## Data segment
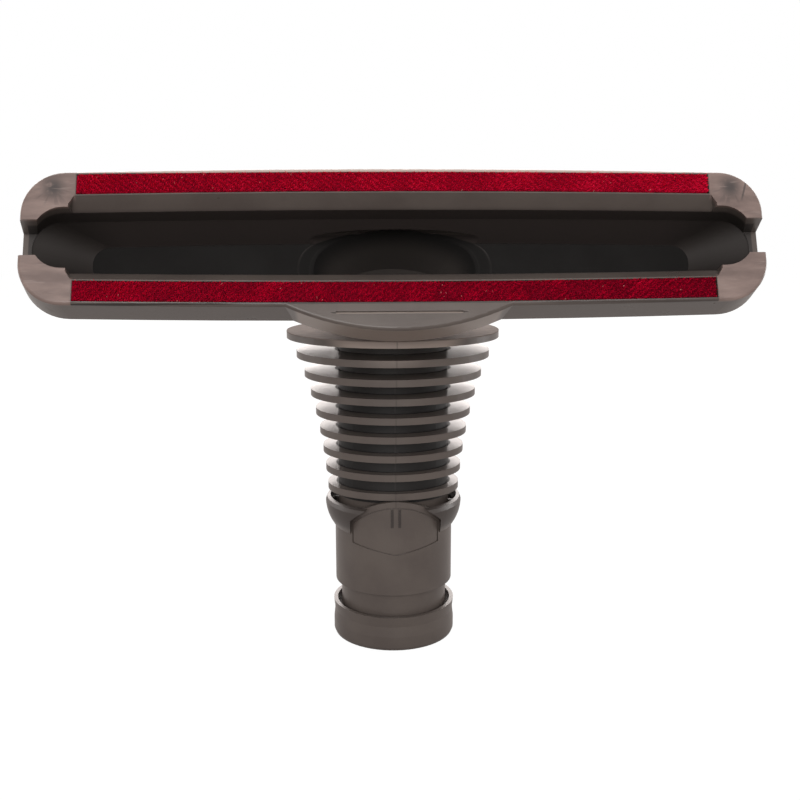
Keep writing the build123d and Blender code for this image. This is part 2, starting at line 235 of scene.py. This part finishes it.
# lengths are in metres; where a mask uses a pair, it is 0 at the first number and 1 at the second
bodyLook = dict(
    plain=linear(84, 76, 72),
    plainLight=linear(92, 84, 79),
    toneStep=(0.3, 0.7),
    shine=0.4,
    roughStep=(0.25, 0.75),
    roughness=(0.27, 0.34),
    pitStrength=0.25,
    pitDepth=0.00006,
    cloudScale=420.0,
    mottleStep=(0.25, 0.75),
    faceStep=(-0.0016, -0.0004),      # out of the mouth's plane: where the face starts

    # corner pads: painted reflection, paler in slanted streaks, with real scratches
    padStep=(0.0753, 0.0757),         # away from the head's middle
    padReflection=linear(108, 92, 87),
    padReflectionPale=linear(142, 123, 116),
    padDull=0.05,
    paleStreakTurn=(0.2, 0.8, 0.0),
    paleStreakScale=(90.0, 300.0, 340.0),
    scratch=linear(148, 132, 126),
    scratchTurn=(0.4, 0.9, 0.5),
    scratchAmount=0.45,

    # painted highlight: a pale ledge above the upper strip
    ledgeHighlight=linear(180, 164, 154),
    ledgeFoot=(0.0158, 0.0160),
    ledgeEnds=(0.0757, 0.0753),

    # painted shadow: a dark line below the lower strip
    shadowLine=linear(44, 38, 36),
    shadowLineTop=(-0.01600, -0.01610),
    shadowLineFoot=(-0.01660, -0.01645),
    shadowLineEnds=(0.0756, 0.0753),
    shadowLineFade=(-0.06, 0.06, 0.95, 0.45),    # from the left to the right, and the weight at each

    # painted light: the underside of the head, behind the lower lip, made lighter
    chinWallLight=linear(146, 133, 125),
    chinTop=(-0.0178, -0.0184),
    chinFront=(-0.0004, -0.0010),
    chinBack=(-0.022, -0.018),

    # painted dark reflection on each of the upper pads, and a dark hairline on the right one
    darkReflectionAndNick=linear(58, 54, 54),
    darkReflectionPlace=(0.0806, 0.0122),     # away from the head's middle and up
    darkReflectionReach=(0.0040, 0.0003),
    darkReflectionClouds=(0.22, 0.46),
    darkReflectionWeight=0.9,
    streakTurns=3.6,                  # how finely the streaks divide the turn round the mark
    streakRings=90.0,                 # and the way out from it
    streakStep=(0.48, 0.60),
    streakReach=(0.0062, 0.0010),
    streakTop=(0.0010, -0.0006),
    streakWeight=0.6,
    nickFrom=(0.0852, 0.0156),        # along and up
    nickTo=(0.0831, 0.0088),
    nickWidth=(0.00035, 0.00010),
    nickStart=(-0.1, 0.1),            # shares of the way
    nickEnd=(1.1, 0.8),
    nickWeight=0.7,

    # painted shade: the trough behind the slot, darker towards its ends and nearly black on its floor
    wallShade=linear(60, 54, 52),
    wallEndShade=linear(42, 38, 36),
    wallEndStep=(0.066, 0.080),       # away from the head's middle
    wallDull=(0.10, 0.20),
    floor=linear(10, 8, 7),
    deepDull=0.60,
    troughHeight=(0.0103, 0.0100),    # up or down from the mouth's long middle line
    troughFront=(-0.0030, -0.0048),
    troughBack=(-0.0215, -0.0212),
    troughEdge=(0.0, 0.0003),
    troughEnd=0.0865,                 # half length at the face, from where the walls go outwards
    troughFlare=0.25,
    drawnEnd=0.0978,                  # the same for the walls that go inwards, further back
    drawnSlope=0.9,
    innerFacing=(-0.06, -0.01),       # what faces away from the mouth is an outer wall
    innerDepth=(-0.0120, -0.0110),
    floorFacing=(0.80, 0.95),         # what faces the mouth this deep is the floor
    floorDepth=(-0.018, -0.019),
    middleSide=(0.058, 0.050),        # and so is all that lies deeper near the head's middle
    middleDepth=(-0.0197, -0.0203),

    # painted shade: the inside of the neck's bend
    bend=linear(56, 51, 48),
    bendRadius=0.020,                 # of its middle line
    bendFoot=0.0854,
    bendHalfWidth=0.0185,
    bendHalfDepth=0.0113,
    bendEdge=(1.01, 0.99),
    bendLift=(0.002, 0.004),          # above its foot
    bendMouth=(-0.0205, -0.0215),     # behind the mouth's plane, as is the next
    bendShade=(-0.022, -0.031),
    spreadFacing=(0.12, 0.25),
    spreadHeight=(0.0090, 0.0080),
    spreadSide=(0.048, 0.046),

    # neck between the fins, with painted shade that darkens towards its foot, and the top fin, with a
    # painted reflection
    coreTop=linear(48, 44, 41),
    coreFoot=linear(14, 12, 11),
    coreShade=(0.066, 0.088),         # height above the floor, as all that ends in From or To
    coreHalfWidth=0.0154,
    coreHalfDepth=0.0125,
    coreEdge=(1.045, 1.015),
    coreFrom=(0.0405, 0.0408),
    coreTo=(0.0871, 0.0868),
    coreDull=0.25,
    partingWidth=(0.00030, 0.00008),
    partingFront=(-0.008, -0.010),
    partingWeight=0.35,
    # painted reflection: the top fin's upper face lighter than the body, mottled
    topFin=linear(122, 110, 103),
    topFinDark=linear(108, 97, 91),
    topFinFrom=(0.0860, 0.0862),
    topFinTo=(0.0867, 0.0865),
    topFinEdge=(1.015, 1.045),
    topFinDull=0.60,

    # painted shade on the shoulder, and the index mark on the boss
    shoulder=linear(64, 58, 55),
    shoulderEdge=(0.0164, 0.0168),    # from the neck's axis
    shoulderFrom=(0.0325, 0.0345),
    shoulderTo=(0.0406, 0.0403),
    mark=linear(50, 45, 43),
    markHalfGap=0.0010,
    markWidth=(0.00042, 0.00034),
    markFront=(-0.0140, -0.0150),
    markFrom=(0.0349, 0.0351),
    markTo=(0.0402, 0.0400),
    markWeight=0.8,
)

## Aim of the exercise
Without changing a word, restate the whole listing.

## Full output
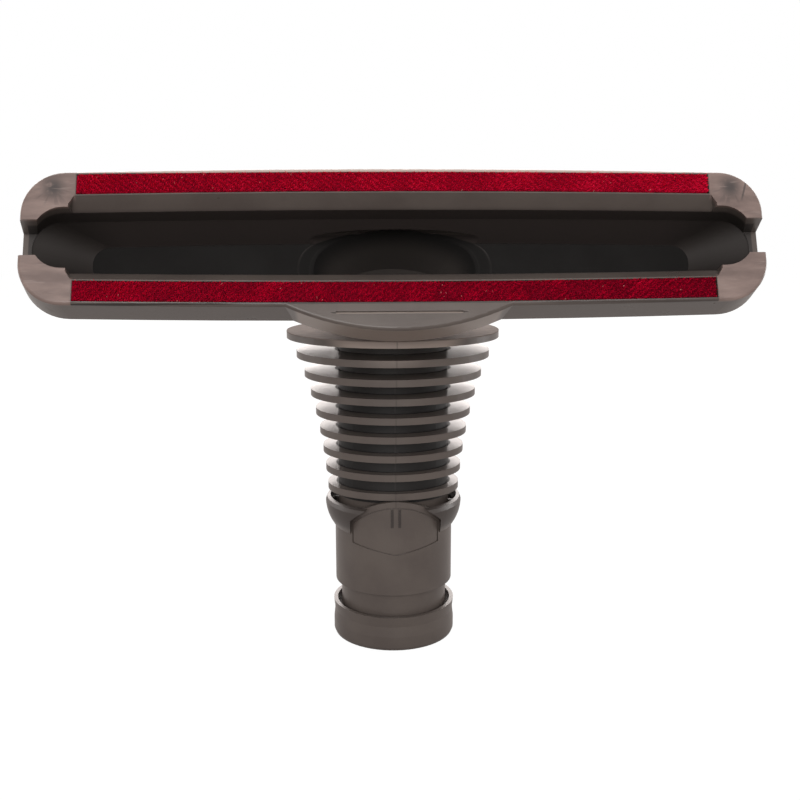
Keep writing the build123d and Blender code for this image. This is part 2, starting at line 235 of scene.py. This part finishes it.
# lengths are in metres; where a mask uses a pair, it is 0 at the first number and 1 at the second
bodyLook = dict(
    plain=linear(84, 76, 72),
    plainLight=linear(92, 84, 79),
    toneStep=(0.3, 0.7),
    shine=0.4,
    roughStep=(0.25, 0.75),
    roughness=(0.27, 0.34),
    pitStrength=0.25,
    pitDepth=0.00006,
    cloudScale=420.0,
    mottleStep=(0.25, 0.75),
    faceStep=(-0.0016, -0.0004),      # out of the mouth's plane: where the face starts

    # corner pads: painted reflection, paler in slanted streaks, with real scratches
    padStep=(0.0753, 0.0757),         # away from the head's middle
    padReflection=linear(108, 92, 87),
    padReflectionPale=linear(142, 123, 116),
    padDull=0.05,
    paleStreakTurn=(0.2, 0.8, 0.0),
    paleStreakScale=(90.0, 300.0, 340.0),
    scratch=linear(148, 132, 126),
    scratchTurn=(0.4, 0.9, 0.5),
    scratchAmount=0.45,

    # painted highlight: a pale ledge above the upper strip
    ledgeHighlight=linear(180, 164, 154),
    ledgeFoot=(0.0158, 0.0160),
    ledgeEnds=(0.0757, 0.0753),

    # painted shadow: a dark line below the lower strip
    shadowLine=linear(44, 38, 36),
    shadowLineTop=(-0.01600, -0.01610),
    shadowLineFoot=(-0.01660, -0.01645),
    shadowLineEnds=(0.0756, 0.0753),
    shadowLineFade=(-0.06, 0.06, 0.95, 0.45),    # from the left to the right, and the weight at each

    # painted light: the underside of the head, behind the lower lip, made lighter
    chinWallLight=linear(146, 133, 125),
    chinTop=(-0.0178, -0.0184),
    chinFront=(-0.0004, -0.0010),
    chinBack=(-0.022, -0.018),

    # painted dark reflection on each of the upper pads, and a dark hairline on the right one
    darkReflectionAndNick=linear(58, 54, 54),
    darkReflectionPlace=(0.0806, 0.0122),     # away from the head's middle and up
    darkReflectionReach=(0.0040, 0.0003),
    darkReflectionClouds=(0.22, 0.46),
    darkReflectionWeight=0.9,
    streakTurns=3.6,                  # how finely the streaks divide the turn round the mark
    streakRings=90.0,                 # and the way out from it
    streakStep=(0.48, 0.60),
    streakReach=(0.0062, 0.0010),
    streakTop=(0.0010, -0.0006),
    streakWeight=0.6,
    nickFrom=(0.0852, 0.0156),        # along and up
    nickTo=(0.0831, 0.0088),
    nickWidth=(0.00035, 0.00010),
    nickStart=(-0.1, 0.1),            # shares of the way
    nickEnd=(1.1, 0.8),
    nickWeight=0.7,

    # painted shade: the trough behind the slot, darker towards its ends and nearly black on its floor
    wallShade=linear(60, 54, 52),
    wallEndShade=linear(42, 38, 36),
    wallEndStep=(0.066, 0.080),       # away from the head's middle
    wallDull=(0.10, 0.20),
    floor=linear(10, 8, 7),
    deepDull=0.60,
    troughHeight=(0.0103, 0.0100),    # up or down from the mouth's long middle line
    troughFront=(-0.0030, -0.0048),
    troughBack=(-0.0215, -0.0212),
    troughEdge=(0.0, 0.0003),
    troughEnd=0.0865,                 # half length at the face, from where the walls go outwards
    troughFlare=0.25,
    drawnEnd=0.0978,                  # the same for the walls that go inwards, further back
    drawnSlope=0.9,
    innerFacing=(-0.06, -0.01),       # what faces away from the mouth is an outer wall
    innerDepth=(-0.0120, -0.0110),
    floorFacing=(0.80, 0.95),         # what faces the mouth this deep is the floor
    floorDepth=(-0.018, -0.019),
    middleSide=(0.058, 0.050),        # and so is all that lies deeper near the head's middle
    middleDepth=(-0.0197, -0.0203),

    # painted shade: the inside of the neck's bend
    bend=linear(56, 51, 48),
    bendRadius=0.020,                 # of its middle line
    bendFoot=0.0854,
    bendHalfWidth=0.0185,
    bendHalfDepth=0.0113,
    bendEdge=(1.01, 0.99),
    bendLift=(0.002, 0.004),          # above its foot
    bendMouth=(-0.0205, -0.0215),     # behind the mouth's plane, as is the next
    bendShade=(-0.022, -0.031),
    spreadFacing=(0.12, 0.25),
    spreadHeight=(0.0090, 0.0080),
    spreadSide=(0.048, 0.046),

    # neck between the fins, with painted shade that darkens towards its foot, and the top fin, with a
    # painted reflection
    coreTop=linear(48, 44, 41),
    coreFoot=linear(14, 12, 11),
    coreShade=(0.066, 0.088),         # height above the floor, as all that ends in From or To
    coreHalfWidth=0.0154,
    coreHalfDepth=0.0125,
    coreEdge=(1.045, 1.015),
    coreFrom=(0.0405, 0.0408),
    coreTo=(0.0871, 0.0868),
    coreDull=0.25,
    partingWidth=(0.00030, 0.00008),
    partingFront=(-0.008, -0.010),
    partingWeight=0.35,
    # painted reflection: the top fin's upper face lighter than the body, mottled
    topFin=linear(122, 110, 103),
    topFinDark=linear(108, 97, 91),
    topFinFrom=(0.0860, 0.0862),
    topFinTo=(0.0867, 0.0865),
    topFinEdge=(1.015, 1.045),
    topFinDull=0.60,

    # painted shade on the shoulder, and the index mark on the boss
    shoulder=linear(64, 58, 55),
    shoulderEdge=(0.0164, 0.0168),    # from the neck's axis
    shoulderFrom=(0.0325, 0.0345),
    shoulderTo=(0.0406, 0.0403),
    mark=linear(50, 45, 43),
    markHalfGap=0.0010,
    markWidth=(0.00042, 0.00034),
    markFront=(-0.0140, -0.0150),
    markFrom=(0.0349, 0.0351),
    markTo=(0.0402, 0.0400),
    markWeight=0.8,
)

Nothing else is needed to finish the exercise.